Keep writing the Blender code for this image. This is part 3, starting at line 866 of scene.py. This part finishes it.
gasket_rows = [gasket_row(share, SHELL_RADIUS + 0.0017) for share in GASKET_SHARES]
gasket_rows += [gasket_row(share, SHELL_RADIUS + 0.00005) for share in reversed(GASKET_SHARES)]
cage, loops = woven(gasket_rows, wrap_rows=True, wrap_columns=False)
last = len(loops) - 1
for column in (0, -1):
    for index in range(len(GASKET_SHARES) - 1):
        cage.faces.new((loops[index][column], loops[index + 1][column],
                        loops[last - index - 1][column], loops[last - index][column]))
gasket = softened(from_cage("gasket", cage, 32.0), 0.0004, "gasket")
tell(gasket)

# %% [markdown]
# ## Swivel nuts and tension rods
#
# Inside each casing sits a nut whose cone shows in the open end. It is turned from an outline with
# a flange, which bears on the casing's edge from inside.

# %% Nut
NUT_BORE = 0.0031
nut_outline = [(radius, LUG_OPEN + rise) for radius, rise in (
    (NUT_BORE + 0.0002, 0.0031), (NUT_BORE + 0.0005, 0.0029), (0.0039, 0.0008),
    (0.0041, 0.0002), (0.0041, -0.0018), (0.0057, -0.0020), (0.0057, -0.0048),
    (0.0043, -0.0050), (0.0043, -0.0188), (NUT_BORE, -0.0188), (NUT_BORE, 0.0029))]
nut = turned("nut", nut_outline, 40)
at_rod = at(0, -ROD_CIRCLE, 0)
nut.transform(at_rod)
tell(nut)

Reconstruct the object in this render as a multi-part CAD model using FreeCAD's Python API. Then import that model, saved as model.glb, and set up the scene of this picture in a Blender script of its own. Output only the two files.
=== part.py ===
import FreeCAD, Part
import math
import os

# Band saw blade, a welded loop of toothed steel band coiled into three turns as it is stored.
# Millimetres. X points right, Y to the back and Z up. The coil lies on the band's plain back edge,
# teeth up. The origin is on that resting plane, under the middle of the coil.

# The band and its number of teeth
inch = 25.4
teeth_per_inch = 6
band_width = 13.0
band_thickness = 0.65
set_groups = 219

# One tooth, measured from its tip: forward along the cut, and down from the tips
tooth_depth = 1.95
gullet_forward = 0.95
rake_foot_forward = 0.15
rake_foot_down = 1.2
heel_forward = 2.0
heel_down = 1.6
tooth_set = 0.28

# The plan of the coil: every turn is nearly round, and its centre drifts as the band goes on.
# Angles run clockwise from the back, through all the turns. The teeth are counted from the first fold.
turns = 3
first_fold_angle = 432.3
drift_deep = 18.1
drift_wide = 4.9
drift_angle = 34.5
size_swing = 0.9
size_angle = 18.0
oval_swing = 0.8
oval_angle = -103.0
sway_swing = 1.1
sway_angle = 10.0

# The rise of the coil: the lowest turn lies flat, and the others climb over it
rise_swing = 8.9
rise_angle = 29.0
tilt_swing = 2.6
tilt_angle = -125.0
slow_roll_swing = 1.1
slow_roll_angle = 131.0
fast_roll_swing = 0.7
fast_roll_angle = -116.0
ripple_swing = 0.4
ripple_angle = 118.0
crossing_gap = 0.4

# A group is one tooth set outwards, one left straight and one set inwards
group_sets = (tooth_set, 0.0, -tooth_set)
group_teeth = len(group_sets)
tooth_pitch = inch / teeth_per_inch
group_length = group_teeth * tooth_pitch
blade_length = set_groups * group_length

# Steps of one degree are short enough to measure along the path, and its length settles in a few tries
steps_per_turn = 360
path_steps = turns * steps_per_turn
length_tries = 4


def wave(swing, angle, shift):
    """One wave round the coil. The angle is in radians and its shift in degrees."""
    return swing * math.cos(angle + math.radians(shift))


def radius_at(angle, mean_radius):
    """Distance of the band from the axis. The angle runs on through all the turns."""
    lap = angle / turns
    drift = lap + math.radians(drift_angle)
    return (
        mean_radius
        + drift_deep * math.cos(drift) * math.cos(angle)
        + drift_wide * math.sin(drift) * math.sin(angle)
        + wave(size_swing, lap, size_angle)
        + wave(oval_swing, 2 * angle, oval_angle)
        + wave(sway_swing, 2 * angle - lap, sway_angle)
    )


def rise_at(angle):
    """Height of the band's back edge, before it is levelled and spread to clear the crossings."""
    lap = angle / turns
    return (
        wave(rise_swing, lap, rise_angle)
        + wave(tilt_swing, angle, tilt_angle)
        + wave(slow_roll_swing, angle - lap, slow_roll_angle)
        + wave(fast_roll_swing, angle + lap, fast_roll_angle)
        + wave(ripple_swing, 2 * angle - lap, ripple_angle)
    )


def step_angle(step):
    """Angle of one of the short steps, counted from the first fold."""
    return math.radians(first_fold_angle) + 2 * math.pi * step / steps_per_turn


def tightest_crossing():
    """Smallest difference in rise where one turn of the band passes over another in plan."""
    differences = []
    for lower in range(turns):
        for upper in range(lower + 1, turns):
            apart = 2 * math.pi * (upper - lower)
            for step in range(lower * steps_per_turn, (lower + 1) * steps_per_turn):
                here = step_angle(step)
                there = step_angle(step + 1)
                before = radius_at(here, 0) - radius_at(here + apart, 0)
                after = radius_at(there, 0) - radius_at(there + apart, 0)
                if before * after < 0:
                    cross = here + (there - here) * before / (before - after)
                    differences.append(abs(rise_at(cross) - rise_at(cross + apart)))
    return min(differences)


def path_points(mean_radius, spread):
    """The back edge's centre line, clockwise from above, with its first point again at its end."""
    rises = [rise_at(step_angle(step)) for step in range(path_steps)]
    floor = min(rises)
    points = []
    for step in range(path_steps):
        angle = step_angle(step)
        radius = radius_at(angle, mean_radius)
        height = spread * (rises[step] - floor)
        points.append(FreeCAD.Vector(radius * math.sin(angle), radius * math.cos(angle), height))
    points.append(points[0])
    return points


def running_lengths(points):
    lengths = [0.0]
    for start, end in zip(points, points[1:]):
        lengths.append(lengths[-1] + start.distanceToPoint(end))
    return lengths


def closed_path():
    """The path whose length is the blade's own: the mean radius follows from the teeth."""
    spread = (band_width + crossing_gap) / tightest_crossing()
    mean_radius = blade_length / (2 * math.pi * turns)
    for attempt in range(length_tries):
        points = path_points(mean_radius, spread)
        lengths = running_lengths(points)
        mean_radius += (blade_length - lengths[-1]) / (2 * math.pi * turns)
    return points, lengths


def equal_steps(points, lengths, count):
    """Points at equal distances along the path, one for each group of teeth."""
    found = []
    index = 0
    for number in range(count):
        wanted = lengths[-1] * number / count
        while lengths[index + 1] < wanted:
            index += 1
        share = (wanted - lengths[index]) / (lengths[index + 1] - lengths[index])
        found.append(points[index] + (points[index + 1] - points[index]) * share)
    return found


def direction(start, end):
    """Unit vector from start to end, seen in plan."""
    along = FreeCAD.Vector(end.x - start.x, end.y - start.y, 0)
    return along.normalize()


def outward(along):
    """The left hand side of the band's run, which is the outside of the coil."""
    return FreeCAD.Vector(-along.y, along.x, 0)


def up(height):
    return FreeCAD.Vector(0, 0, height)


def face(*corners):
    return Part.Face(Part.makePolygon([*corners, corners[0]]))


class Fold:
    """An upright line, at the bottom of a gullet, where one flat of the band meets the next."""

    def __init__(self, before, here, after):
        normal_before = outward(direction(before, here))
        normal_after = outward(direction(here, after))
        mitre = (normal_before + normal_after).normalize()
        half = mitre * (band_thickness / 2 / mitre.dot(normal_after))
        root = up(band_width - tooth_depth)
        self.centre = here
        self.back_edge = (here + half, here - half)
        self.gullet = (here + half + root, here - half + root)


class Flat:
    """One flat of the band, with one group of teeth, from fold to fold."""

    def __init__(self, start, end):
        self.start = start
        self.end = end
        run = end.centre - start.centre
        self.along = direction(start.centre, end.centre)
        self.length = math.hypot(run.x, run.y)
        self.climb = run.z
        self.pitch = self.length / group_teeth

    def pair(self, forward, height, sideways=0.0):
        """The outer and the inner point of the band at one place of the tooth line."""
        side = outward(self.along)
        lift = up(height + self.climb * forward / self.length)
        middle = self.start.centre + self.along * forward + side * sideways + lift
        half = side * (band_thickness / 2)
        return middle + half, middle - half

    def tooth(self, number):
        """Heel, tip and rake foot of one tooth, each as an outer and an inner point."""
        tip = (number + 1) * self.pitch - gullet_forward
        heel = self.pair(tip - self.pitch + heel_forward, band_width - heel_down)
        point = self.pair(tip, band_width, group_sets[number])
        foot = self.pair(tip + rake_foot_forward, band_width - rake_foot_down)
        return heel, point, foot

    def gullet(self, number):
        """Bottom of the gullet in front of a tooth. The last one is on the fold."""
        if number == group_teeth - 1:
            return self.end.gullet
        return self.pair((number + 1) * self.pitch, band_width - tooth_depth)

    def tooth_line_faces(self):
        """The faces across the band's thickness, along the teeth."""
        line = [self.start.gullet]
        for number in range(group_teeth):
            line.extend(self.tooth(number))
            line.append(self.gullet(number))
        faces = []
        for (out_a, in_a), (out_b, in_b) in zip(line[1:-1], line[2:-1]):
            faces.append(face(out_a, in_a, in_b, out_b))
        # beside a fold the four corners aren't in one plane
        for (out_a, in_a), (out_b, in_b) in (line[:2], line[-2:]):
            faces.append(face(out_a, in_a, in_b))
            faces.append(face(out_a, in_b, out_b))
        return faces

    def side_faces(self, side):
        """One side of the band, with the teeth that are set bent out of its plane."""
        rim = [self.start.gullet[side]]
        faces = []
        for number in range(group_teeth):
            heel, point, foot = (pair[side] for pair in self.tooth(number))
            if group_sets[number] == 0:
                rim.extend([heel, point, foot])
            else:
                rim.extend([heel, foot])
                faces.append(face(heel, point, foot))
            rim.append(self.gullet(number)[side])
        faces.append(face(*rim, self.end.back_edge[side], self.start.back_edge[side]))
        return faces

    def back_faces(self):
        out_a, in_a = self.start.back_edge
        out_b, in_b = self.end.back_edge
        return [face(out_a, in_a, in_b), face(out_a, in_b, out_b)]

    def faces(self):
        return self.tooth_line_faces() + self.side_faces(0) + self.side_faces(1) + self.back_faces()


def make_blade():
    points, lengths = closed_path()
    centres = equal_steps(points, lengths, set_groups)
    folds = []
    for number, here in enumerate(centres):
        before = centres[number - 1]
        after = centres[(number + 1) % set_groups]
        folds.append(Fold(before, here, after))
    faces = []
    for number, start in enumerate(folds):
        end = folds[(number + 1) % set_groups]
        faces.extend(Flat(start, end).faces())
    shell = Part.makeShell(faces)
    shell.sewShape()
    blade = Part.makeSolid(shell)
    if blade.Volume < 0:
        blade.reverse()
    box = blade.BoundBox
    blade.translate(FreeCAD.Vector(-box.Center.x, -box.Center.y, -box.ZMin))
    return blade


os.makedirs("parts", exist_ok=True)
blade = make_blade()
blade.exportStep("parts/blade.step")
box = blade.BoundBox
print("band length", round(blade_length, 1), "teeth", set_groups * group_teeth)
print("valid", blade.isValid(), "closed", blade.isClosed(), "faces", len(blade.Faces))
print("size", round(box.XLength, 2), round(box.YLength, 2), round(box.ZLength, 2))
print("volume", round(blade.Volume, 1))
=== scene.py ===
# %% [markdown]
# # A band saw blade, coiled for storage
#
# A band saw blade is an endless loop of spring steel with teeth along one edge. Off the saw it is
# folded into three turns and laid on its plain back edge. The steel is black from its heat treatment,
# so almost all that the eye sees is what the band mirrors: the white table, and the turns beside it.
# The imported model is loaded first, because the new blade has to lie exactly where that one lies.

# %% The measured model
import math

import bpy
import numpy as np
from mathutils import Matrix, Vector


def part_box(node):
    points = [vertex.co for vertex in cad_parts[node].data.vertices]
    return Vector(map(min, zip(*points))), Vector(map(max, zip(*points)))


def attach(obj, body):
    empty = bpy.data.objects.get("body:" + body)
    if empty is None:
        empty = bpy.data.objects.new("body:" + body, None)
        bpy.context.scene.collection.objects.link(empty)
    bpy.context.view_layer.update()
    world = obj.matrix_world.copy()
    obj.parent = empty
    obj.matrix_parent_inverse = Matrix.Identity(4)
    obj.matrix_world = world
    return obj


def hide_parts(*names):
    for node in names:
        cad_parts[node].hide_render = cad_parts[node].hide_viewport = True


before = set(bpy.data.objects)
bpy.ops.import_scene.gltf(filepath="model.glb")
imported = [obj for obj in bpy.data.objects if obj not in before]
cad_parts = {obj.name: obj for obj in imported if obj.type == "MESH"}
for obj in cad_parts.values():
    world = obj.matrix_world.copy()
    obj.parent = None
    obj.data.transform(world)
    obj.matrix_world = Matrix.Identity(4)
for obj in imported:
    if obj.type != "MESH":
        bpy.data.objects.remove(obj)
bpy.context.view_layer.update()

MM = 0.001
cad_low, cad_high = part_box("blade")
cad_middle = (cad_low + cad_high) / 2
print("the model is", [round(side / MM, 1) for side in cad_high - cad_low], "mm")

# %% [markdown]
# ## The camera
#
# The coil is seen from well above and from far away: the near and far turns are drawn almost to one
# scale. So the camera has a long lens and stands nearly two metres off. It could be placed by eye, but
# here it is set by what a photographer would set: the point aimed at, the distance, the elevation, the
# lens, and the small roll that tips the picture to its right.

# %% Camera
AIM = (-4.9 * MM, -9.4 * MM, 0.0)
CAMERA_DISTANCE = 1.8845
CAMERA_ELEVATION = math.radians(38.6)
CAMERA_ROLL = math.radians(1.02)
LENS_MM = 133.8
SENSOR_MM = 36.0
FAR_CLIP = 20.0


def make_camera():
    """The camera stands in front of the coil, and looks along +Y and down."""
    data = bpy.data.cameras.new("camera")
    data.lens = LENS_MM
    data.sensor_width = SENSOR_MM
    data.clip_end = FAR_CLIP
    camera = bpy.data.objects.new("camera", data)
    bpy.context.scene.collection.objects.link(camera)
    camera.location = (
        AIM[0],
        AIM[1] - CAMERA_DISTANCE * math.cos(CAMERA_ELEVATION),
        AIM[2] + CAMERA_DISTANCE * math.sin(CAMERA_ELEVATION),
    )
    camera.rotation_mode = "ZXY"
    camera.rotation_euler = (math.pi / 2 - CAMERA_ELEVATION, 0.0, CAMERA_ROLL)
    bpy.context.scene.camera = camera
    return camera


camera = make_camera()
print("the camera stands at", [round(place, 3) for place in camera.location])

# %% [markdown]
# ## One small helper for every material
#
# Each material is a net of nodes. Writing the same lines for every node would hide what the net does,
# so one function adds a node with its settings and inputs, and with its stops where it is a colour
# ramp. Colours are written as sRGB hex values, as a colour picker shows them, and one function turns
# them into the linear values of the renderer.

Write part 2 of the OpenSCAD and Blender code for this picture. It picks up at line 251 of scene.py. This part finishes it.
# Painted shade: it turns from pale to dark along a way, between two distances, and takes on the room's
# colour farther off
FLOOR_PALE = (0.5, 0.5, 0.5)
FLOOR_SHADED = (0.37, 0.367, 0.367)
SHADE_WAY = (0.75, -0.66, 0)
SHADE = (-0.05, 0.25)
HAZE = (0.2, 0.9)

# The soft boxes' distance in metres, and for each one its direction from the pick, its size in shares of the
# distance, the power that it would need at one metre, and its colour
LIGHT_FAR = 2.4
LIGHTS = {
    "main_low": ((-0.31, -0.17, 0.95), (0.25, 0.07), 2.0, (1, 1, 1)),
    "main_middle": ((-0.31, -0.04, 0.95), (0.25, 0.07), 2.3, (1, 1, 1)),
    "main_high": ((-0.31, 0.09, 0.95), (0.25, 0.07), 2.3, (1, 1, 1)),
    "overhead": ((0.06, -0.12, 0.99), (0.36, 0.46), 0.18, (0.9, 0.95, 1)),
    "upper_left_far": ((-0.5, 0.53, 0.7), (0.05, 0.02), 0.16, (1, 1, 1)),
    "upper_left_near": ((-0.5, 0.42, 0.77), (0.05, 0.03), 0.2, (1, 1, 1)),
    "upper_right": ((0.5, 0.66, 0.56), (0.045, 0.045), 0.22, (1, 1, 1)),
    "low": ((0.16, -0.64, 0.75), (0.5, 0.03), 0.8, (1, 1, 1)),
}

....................

▶ [What the exercise asks]
Exactly reproduce the lines that run from the line bearing "obj.matrix_world = world" through the line bearing "obj.data.transform(world)", with both end lines included.

▶ [Solved problem]
    obj.matrix_world = world
    return obj


def hide_parts(*names):
    for node in names:
        cad_parts[node].hide_render = cad_parts[node].hide_viewport = True


before = set(bpy.data.objects)
bpy.ops.import_scene.gltf(filepath="model.glb")
imported = [obj for obj in bpy.data.objects if obj not in before]
cad_parts = {obj.name: obj for obj in imported if obj.type == "MESH"}
for obj in cad_parts.values():
    world = obj.matrix_world.copy()
    obj.parent = None
    obj.data.transform(world)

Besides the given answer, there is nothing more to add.